[Stated task]: Quote, please, the line with "front_cover();", the line with "if empty is", and every line between them, exactly and with nothing else.

━━━━━━━━━━

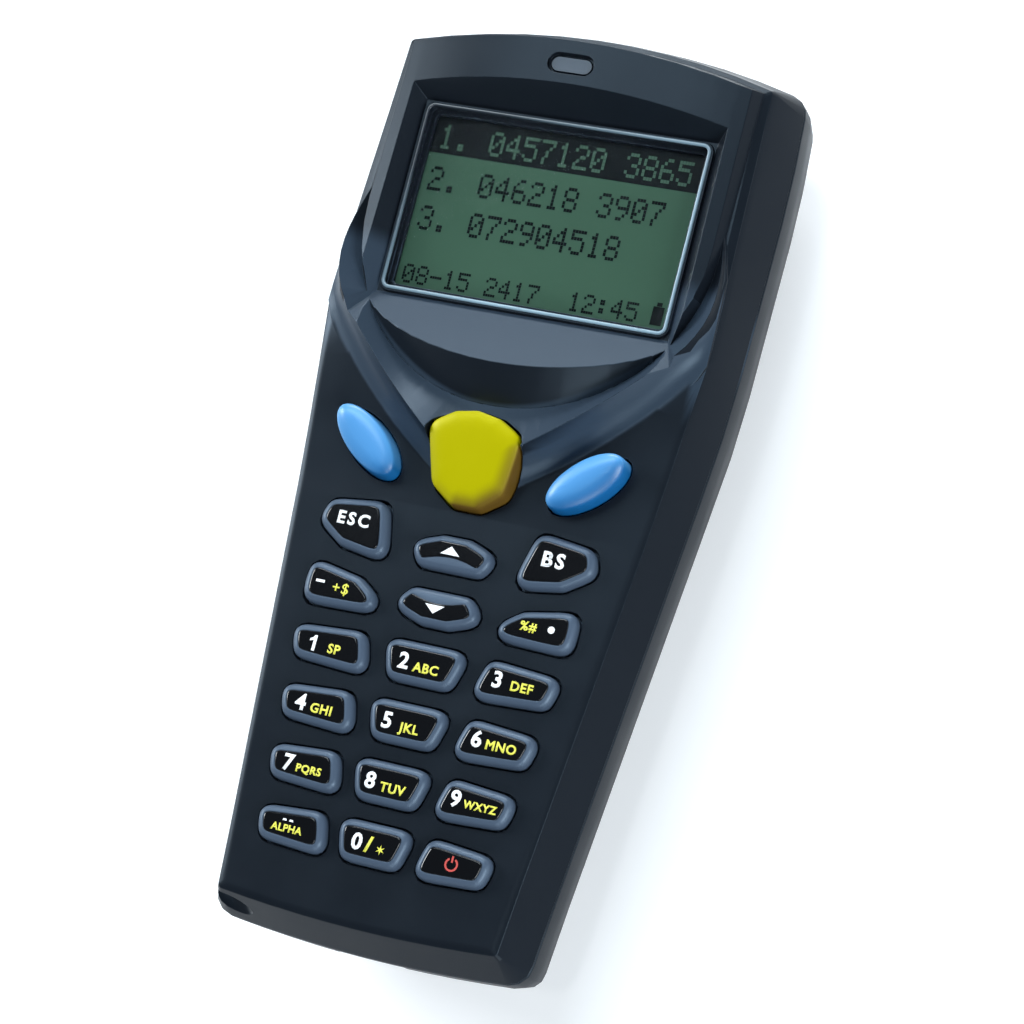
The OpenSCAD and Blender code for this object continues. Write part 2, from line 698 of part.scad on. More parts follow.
// Section of the door: a plate with a tongue along each edge, and a deeper block at the end
module door_form(gap, lead) {
  half = door_w / 2 + gap;
  tongue_z = grip_step + door_t / 2;
  y0 = -top_y - 1;
  length = door_top_y + lead - y0;
  translate([-half, y0, -1]) cube([2 * half, length, door_top + 1 + gap]);
  translate([-half - tongue_w, y0, tongue_z - gap])
    cube([2 * (half + tongue_w), length, door_top - tongue_z + 2 * gap]);
  translate([-half, y0, -1]) cube([2 * half, end_wall_y + gap - y0, end_top_z + 1 + gap]);
}

// Stepped post from the back to the seam, on whose shoulder the board lies
post_r = 3.4;
floor_z = wall;
module screw_posts() {
  intersection() {
    back_skin();
    at_screws() cylinder(r = post_r, h = board_z);
  }
  at_screws() translate([0, 0, board_z - 1]) cylinder(r = boss_r, h = seam_z - board_z + 1);
}

head_z = seam_z - 8;
module screw_bores()
  at_screws() {
    translate([0, 0, -1]) cylinder(r = 2.5, h = head_z + 1);
    cylinder(r = 1.2, h = seam_z + 1);
  }

// Scan window and infrared window: plates bent to the bow of the end walls
window_plate_t = 1.4;
module bent_plate(way, bow_r, sink, w, z, h)
  intersection() {
    translate([0, way * (top_y - bow_r), z]) difference() {
      cylinder(r = bow_r - sink, h = h, $fn = 240);
      translate([0, 0, -1]) cylinder(r = bow_r - sink - window_plate_t, h = h + 2, $fn = 240);
    }
    translate([-w / 2, way * top_y - (way > 0 ? 6 : 0), z]) cube([w, 6, h]);
  }
scan_window_z = 7.4;
ir_w = 9;
ir_h = 3.4;
ir_z = seam_z - 5.2;

engine_y = top_y - 6.4 - engine_l;
engine_w = 22;
engine_z = floor_z + 4;
engine_h = 10.5;
engine_posts = [for (x = [-8, 8], y = [engine_y + 3, engine_y + engine_l - 3.5]) [x, y]];

module back_cover()
  color(SHELL) difference() {
    union() {
      difference() {
        back_skin();
        back_cavity();
      }
      intersection() {
        back_skin();
        union() {
          translate([-tray_half - tray_wall, tray_y0 - tray_wall, grip_step + 0.5])
            cube([2 * (tray_half + tray_wall), tray_len + 2 * tray_wall, board_z - grip_step - 0.5]);
          translate([-rail_half, -top_y, grip_step + 0.4])
            cube([2 * rail_half, door_top_y + 1.4 + top_y, door_top - grip_step + 1]);
          translate([-rail_half, -top_y, grip_step])
            cube([2 * rail_half, tray_y0 + top_y, end_top_z - grip_step + 1.5]);
        }
      }
      screw_posts();
      for (p = engine_posts) translate([p.x, p.y, floor_z - 0.5]) cylinder(r = 1.6, h = engine_z - floor_z + 0.5);
      difference() {
        seam_slab(wall / 2, seam_z - 1, 1 + lip_h);
        seam_slab(wall, seam_z - 2, 3 + lip_h);
      }
    }
    door_form(slide_gap, slide_gap);
    translate([-tray_half, tray_y0, grip_step]) cube([2 * tray_half, tray_len, cell_z + cell_d / 2 + cell_gap - grip_step]);
    screw_bores();
    translate([-scan_window_w / 2 - fit, top_y - 8, scan_window_z - fit])
      cube([scan_window_w + 2 * fit, 12, scan_window_h + 2 * fit]);
    translate([-ir_w / 2 - fit, -top_y - 4, ir_z - fit]) cube([ir_w + 2 * fit, 8, ir_h + 2 * fit]);
  }

// Door of the battery tray, with ridges for the thumb
ridge_n = 5;
module battery_door()
  color(SHELL) {
    intersection() {
      back_skin();
      door_form(0, 0);
    }
    for (i = [0:ridge_n - 1])
      translate([0, door_top_y - 12 - 2.4 * i, grip_step + 0.1])
        rotate([0, 90, 0]) cylinder(r = 0.6, h = 14, center = true, $fn = 24);
  }

// ---- Display ------------------------------------------------------------------------

module display_window()
  color("#9fb6b0") in_display_plane() translate([0, 0, -window_sink - window_t])
    plate(window_w, window_l, bead_r - bead_w, window_t);

module lcd_glass()
  color("#41705a") in_display_plane() translate([-lcd_w / 2, -lcd_l / 2, lcd_top - lcd_t])
    cube([lcd_w, lcd_l, lcd_t]);

// Backlight: a wedge between the board and the tilted glass
module lcd_backlight() {
  depth = lcd_t - lcd_top;
  y = window_y + depth * sin(display_tilt);
  z = face_z + display_rise - depth * cos(display_tilt);
  half = lcd_l / 2 * cos(display_tilt);
  rise = lcd_l / 2 * sin(display_tilt);
  color("#c9ccc6") translate([-lcd_w / 2, 0, 0]) rotate([90, 0, 90]) linear_extrude(lcd_w)
    polygon([[y - half, mat_z], [y + half, mat_z], [y + half, z + rise], [y - half, z - rise]]);
}

module status_light()
  color("#dfe6ea") translate([0, light_y, 0]) {
    translate([0, 0, light_top - 3]) slot(light_w, light_l, 3);
    translate([0, 0, mat_z + led_h + rest_gap]) cylinder(d = guide_d, h = light_top - 2.5 - mat_z - led_h - rest_gap);
  }

led_h = 0.8;
module status_led() color("#f2f2e6") translate([-1.6, light_y - 0.8, mat_z]) cube([3.2, 1.6, led_h]);

// ---- Board --------------------------------------------------------------------------

module main_board()
  color("#1f5a3c") difference() {
    seam_slab(wall + 1.1, board_z, board_t);
    at_screws() translate([0, 0, board_z - 1]) cylinder(r = boss_r + slide_gap, h = board_t + 2);
    strap_clearance(board_z - 1, board_t + 2);
  }

module strap_clearance(z, h)
  translate([-seam_half(-top_y) + 1.5, -top_y + 1.5, z]) cylinder(r = 8 + slide_gap, h = h);

chip_w = 14;
chip_h = 1.4;
chip_y = max(shoulder_y - 12, door_top_y + 2);
module processor()
  color("#17181b") translate([-chip_w / 2, chip_y, board_z - chip_h]) cube([chip_w, chip_w, chip_h]);

side_part_x = 16;
side_part_y = top_y - 31;
module buzzer()
  color("#1b1c20") translate([side_part_x, side_part_y, board_z - 4]) difference() {
    cylinder(d = 12, h = 4);
    translate([0, 0, -1]) cylinder(d = 2, h = 2);
  }

module backup_cell()
  color("#b9bcc0") translate([-side_part_x, side_part_y, board_z - 2.2]) cylinder(d = 12.5, h = 2.2);

// Rubber sheet under the keys, with a hole for each plunger
mat_top_y = scan_key_y + 6;
module keypad_mat()
  color("#3a3f49") difference() {
    intersection() {
      seam_slab(wall + 1.6, mat_z, mat_t);
      translate([-head_w / 2, -top_y, mat_z - 1]) cube([head_w, mat_top_y + top_y, mat_t + 2]);
    }
    for (key = KEYS) key_prism(key, rest_gap - plunger_in, mat_z - 1, mat_t + 2);
    at_screws() translate([0, 0, mat_z - 1]) cylinder(r = boss_r + slide_gap, h = mat_t + 2);
    strap_clearance(mat_z - 1, mat_t + 2);
  }

// ---- Scanning and power -------------------------------------------------------------

module scan_engine()
  color("#2b2d31") translate([-engine_w / 2, engine_y, engine_z]) difference() {
    cube([engine_w, engine_l, engine_h]);
    translate([3, engine_l - 2, 2.5]) cube([engine_w - 6, 3, engine_h - 5]);
  }

module scan_window() color("#5a1014") bent_plate(1, head_bow_r, 1.3, scan_window_w, scan_window_z, scan_window_h);

module ir_window() color("#2a0d12") bent_plate(-1, grip_bow_r, 0.3, ir_w, ir_z, ir_h);

// Cell along Y, lying from its flat end to its button
button_h = 0.9;
module cell(x, y, way)
  translate([x, y, cell_z]) rotate([-90 * way, 0, 0]) {
    cylinder(d = cell_d, h = cell_len - button_h);
    cylinder(d = 3.8, h = cell_len);
  }

spring_y0 = tray_y0 + plate_t;
spring_y1 = tray_y0 + tray_len - plate_t;
module battery_left() color("#c8a544") cell(-cell_x, spring_y0 + spring_len, 1);
module battery_right() color("#c8a544") cell(cell_x, spring_y1 - spring_len, -1);

// Conical coil: one unbroken tube of six sides, eight rings to a curl
curls = 3;
spring_r0 = 3.8;
spring_r1 = 2.6;
rings_per_curl = 8;
function coil_point(k) =
  let (t = k / (curls * rings_per_curl), a = 360 * k / rings_per_curl, r = lerp(spring_r0, spring_r1, t))
  [r * cos(a), r * sin(a), lerp(spring_wire / 2, spring_len - spring_wire / 2, t)];
module coil() {
  n = curls * rings_per_curl;
  points = [
    for (k = [0:n]) let (c = coil_point(k), a = 360 * k / rings_per_curl)
      for (j = [0:5]) c + spring_wire / 2 * [cos(60 * j) * cos(a), cos(60 * j) * sin(a), sin(60 * j)]
  ];
  side = [
    for (k = [0:n - 1], j = [0:5]) let (a = 6 * k + j, b = 6 * k + (j + 1) % 6)
      each [[a, b, b + 6], [a, b + 6, a + 6]]
  ];
  polyhedron(points, concat(side, [[for (j = [5:-1:0]) j]], [[for (j = [0:5]) 6 * n + j]]));
}
coil_gap = min([for (k = [0:(curls - 1) * rings_per_curl])
  norm(coil_point(k + rings_per_curl) - coil_point(k)) - spring_wire]);
echo(least_gap_in_battery_springs = coil_gap);

module battery_spring_left()
  color("#b8bcc2") translate([-cell_x, spring_y0, cell_z]) rotate([-90, 0, 0]) coil();
module battery_spring_right()
  color("#b8bcc2") translate([cell_x, spring_y1, cell_z]) rotate([90, 0, 0]) coil();

// Contact plates on both end walls of the tray
contact_w = 9;
module contact_plates()
  color("#b8bcc2")
    for (x = [-cell_x, cell_x], y = [tray_y0, tray_y0 + tray_len - plate_t])
      translate([x - contact_w / 2, y, cell_z - contact_w / 2]) cube([contact_w, plate_t, contact_w]);

// Pan-head screws that hold the covers together
module case_screws()
  color("#2f3238") at_screws() {
    translate([0, 0, head_z - 1.6]) difference() {
      cylinder(r = 2.1, h = 1.6);
      for (a = [0, 90]) rotate(a) translate([-1.2, -0.3, -1]) cube([2.4, 0.6, 1.8]);
    }
    translate([0, 0, head_z - 0.1]) cylinder(r = 1, h = seam_z + 3.8 - head_z);
  }

// ---- Parts --------------------------------------------------------------------------

front_cover();
back_cover();
battery_door();
display_window();
lcd_glass();
lcd_backlight();
status_light();
status_led();
main_board();
processor();
buzzer();
backup_cell();
keypad_mat();
scan_engine();
scan_window();
ir_window();
battery_left();
battery_right();
battery_spring_left();
battery_spring_right();
contact_plates();
case_screws();
for (key = KEYS) key_body(key);
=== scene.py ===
from math import cos, radians, sin

import bmesh
import bpy
from mathutils import Matrix, Vector


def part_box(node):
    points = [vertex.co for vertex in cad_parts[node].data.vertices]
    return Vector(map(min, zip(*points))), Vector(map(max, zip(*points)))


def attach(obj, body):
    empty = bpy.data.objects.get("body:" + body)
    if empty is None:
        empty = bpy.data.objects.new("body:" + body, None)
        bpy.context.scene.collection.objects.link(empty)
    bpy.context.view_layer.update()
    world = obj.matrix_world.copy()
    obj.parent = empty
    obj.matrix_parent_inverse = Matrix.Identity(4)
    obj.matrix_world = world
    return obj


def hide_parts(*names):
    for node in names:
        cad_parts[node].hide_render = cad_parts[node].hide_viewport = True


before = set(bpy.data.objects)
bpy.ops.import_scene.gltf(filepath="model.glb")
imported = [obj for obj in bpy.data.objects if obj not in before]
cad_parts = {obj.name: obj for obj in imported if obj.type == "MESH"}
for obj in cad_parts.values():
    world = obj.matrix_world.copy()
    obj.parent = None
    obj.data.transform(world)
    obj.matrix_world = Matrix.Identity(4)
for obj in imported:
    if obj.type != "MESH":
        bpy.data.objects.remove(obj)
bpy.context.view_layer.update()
MM = 0.001
scene = bpy.context.scene


# ---- Camera, floor and light --------------------------------------------------------

def place_camera():
    lens = bpy.data.cameras.new("camera")
    lens.lens = 117.77
    lens.sensor_width = 36
    lens.clip_start = 0.01
    camera = bpy.data.objects.new("camera", lens)
    camera.location = (0.154008, -0.081298, 0.404784)
    camera.rotation_euler = (radians(16.1079), radians(17.7194), radians(15.9149))
    scene.collection.objects.link(camera)
    scene.camera = camera


COOL = (0.93, 0.97, 1.0)
BLUE = (0.8, 0.92, 1.0)
# Name, place, target, size, power and tint of each softbox
SOFTBOXES = [
    ("crown_light", (-0.15, 0.29, 0.5), (0, 0.04, 0.03), (0.38, 0.2), 1.65, BLUE),
    ("shoulder_light", (0.03, 0.23, 0.5), (0.01, 0.05, 0.03), (0.12, 0.12), 0.34, BLUE),
    ("front_light", (0.25, -0.62, 0.36), (0, 0, 0.02), (0.3, 0.3), 1.7, (0.86, 0.94, 1.0)),
    ("back_light", (-0.12, 0.75, 0.27), (0, 0, 0.02), (0.5, 0.16), 4.3, COOL),
    ("left_light", (-0.68, 0.12, 0.36), (0, 0, 0.02), (0.3, 0.3), 5.0, COOL),
    ("side_light", (0.62, -0.24, 0.36), (0, 0, 0.02), (0.36, 0.36), 5.0, (0.9, 0.96, 1.0)),
    ("top_light", (0.02, -0.14, 0.75), (0, 0, 0.02), (0.05, 0.05), 0.3, (1, 1, 1)),
]


def add_softbox(name, place, target, size, power, tint):
    light = bpy.data.lights.new(name, "AREA")
    light.shape = "RECTANGLE"
    light.size, light.size_y = size
    light.energy = power
    light.color = tint
    box = bpy.data.objects.new(name, light)
    box.location = place
    box.rotation_euler = (Vector(target) - Vector(place)).to_track_quat("-Z", "Y").to_euler()
    scene.collection.objects.link(box)


def light_the_room():
    """A dark studio with a bright horizon, so flat tops stay deep and slopes catch the light."""
    world = bpy.data.worlds.new("studio")
    world.use_nodes = True
    nodes, links = world.node_tree.nodes, world.node_tree.links
    sky = nodes["Background"]
    sky.inputs["Color"].default_value = (0.84, 0.91, 1.0, 1)
    place = nodes.new("ShaderNodeTexCoord")
    split = nodes.new("ShaderNodeSeparateXYZ")
    climb = nodes.new("ShaderNodeMapRange")
    climb.interpolation_type = "SMOOTHSTEP"
    climb.inputs["From Min"].default_value = 0.05
    climb.inputs["From Max"].default_value = 0.6
    climb.inputs["To Min"].default_value = 0.6
    climb.inputs["To Max"].default_value = 0.08
    links.new(place.outputs["Generated"], split.inputs["Vector"])
    links.new(split.outputs["Z"], climb.inputs["Value"])
    links.new(climb.outputs["Result"], sky.inputs["Strength"])
    scene.world = world
    for name, place, target, size, power, tint in SOFTBOXES:
        add_softbox(name, place, target, size, power, tint)
    scene.view_settings.view_transform = "Standard"


def lay_floor():
    bm = bmesh.new()
    bmesh.ops.create_grid(bm, x_segments=2, y_segments=2, size=3)
    floor = new_piece("floor", bm, [floor_paint()])


# ---- Meshes -------------------------------------------------------------------------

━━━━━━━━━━

[Complete response]:
front_cover();
back_cover();
battery_door();
display_window();
lcd_glass();
lcd_backlight();
status_light();
status_led();
main_board();
processor();
buzzer();
backup_cell();
keypad_mat();
scan_engine();
scan_window();
ir_window();
battery_left();
battery_right();
battery_spring_left();
battery_spring_right();
contact_plates();
case_screws();
for (key = KEYS) key_body(key);
=== scene.py ===
from math import cos, radians, sin

import bmesh
import bpy
from mathutils import Matrix, Vector


def part_box(node):
    points = [vertex.co for vertex in cad_parts[node].data.vertices]
    return Vector(map(min, zip(*points))), Vector(map(max, zip(*points)))


def attach(obj, body):
    empty = bpy.data.objects.get("body:" + body)
    if empty is None:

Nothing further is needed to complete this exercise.